If a manufacturing hub does truly emerge from the metaverse, anarcho-syndicalism might carry over from the metaverse into the real world, much as the printed objects do. Unions formed of designers, artists, and digital fabricators might join forces to own their code and their designs cooperatively in the metaverse and then bargain to sell them to the purchasers or distributors in the physical world. They might also vote for metaverse changes as collective unions rather than individuals, utilizing a labor approach to advocate for their wants, such as in the Mondragon workers collectives.
In a metaverse system of federated servers, genuine socialism might prove the desired method for governance. Individuals might get wealthy or form corporations that get wealthy. Server owners might choose to tax such metaverse company owners in either tokens or currencies and then distribute those tokens and currencies to users within the game or use the currencies to purchase other things from different servers or user groups. Maybe the metaverse companies getting rich will choose to split their profits with their workers or let them own the companies and deal with other companies in a mutualist system.
Whether users choose democracy or a consensus protocol based on the code and iterations itself will also remain to be seen. Computer and internet engineers are notoriously as against democracy as they are against autocracy and authoritarianism. The work should speak for itself; the world should vote for its own interests based on its needs. Perhaps different market sectors will use a liquid democracy and send highly educated voters in place of the masses, who care far less. Maybe deliberative democracy will finally take root and flourish in the digital realm, allowing people to be much more educated not only in the metaverse but in the physical world as well.

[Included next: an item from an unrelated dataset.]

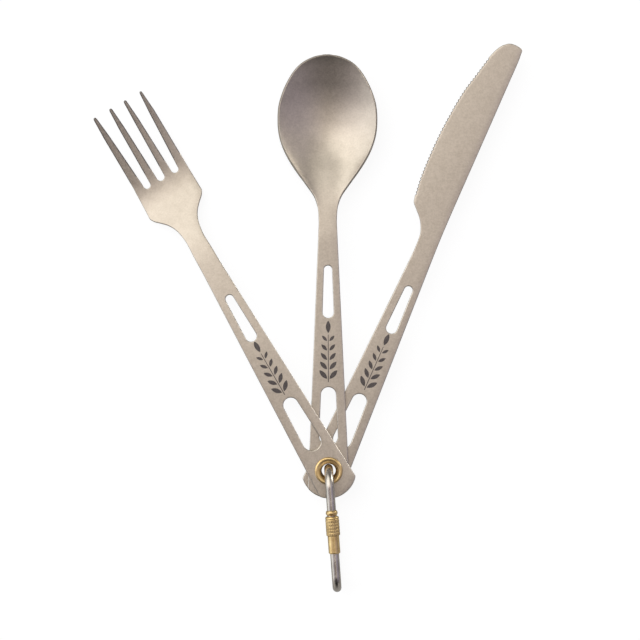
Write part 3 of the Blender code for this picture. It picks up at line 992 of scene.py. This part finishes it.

The west has had a growing problem of democratic backsliding in recent years, from election interference from the Russians to tampering in Belarus and gradual anti-judicial takeover in Poland. Democracies have been rare things in human history for thousands of years. Kingdoms, fiefdoms, empires, and feudalism are much more prevalent in the pages of history. Facebook, for example, has no interest in user democracy. It is a kingdom, largely benevolent but also highly resistant to user pushes for changes.
Based on the feudal nature of tech companies, individuals have proposed a Dark Enlightenment, or a return to pre-Enlightenment values such as monarchy and secular absolutism, filtered through the modern fascism of Julius Evola. This would encourage Facebook’s Meta to control the metaverse, and to accept their complete autocratic rule as the rational emergent order of humankind.
With democratic backsliding and faith in elections at all-time lows, it wouldn’t surprise me at all (though it would greatly sadden me) if the federated metaverse was to prove a failure, unworkable in its chosen democracy and open societal system. Centralized, strict control of empires might flatten the map and control nascent data collectives for their own untransparent ends. The metaverse might be owned, siloed, and lockout competitors the way the tech corporations of today do the same. It seems highly unlikely to me that the metaverse will remain a commons, unowned by anyone or anything; anything besides some form of ownership constitutes wishful thinking.
Of course, users of the metaverse will have choices to make as the system is brought into existence. We have the potential for an entirely new world, one with the adjacent possible of different systems of management, governance, and commerce. We would do well to consider every issue inherent in that, and to leave no stone unturned in our pursuit of the perfect system we’ve so long sought. This might be our last chance to make the world we want.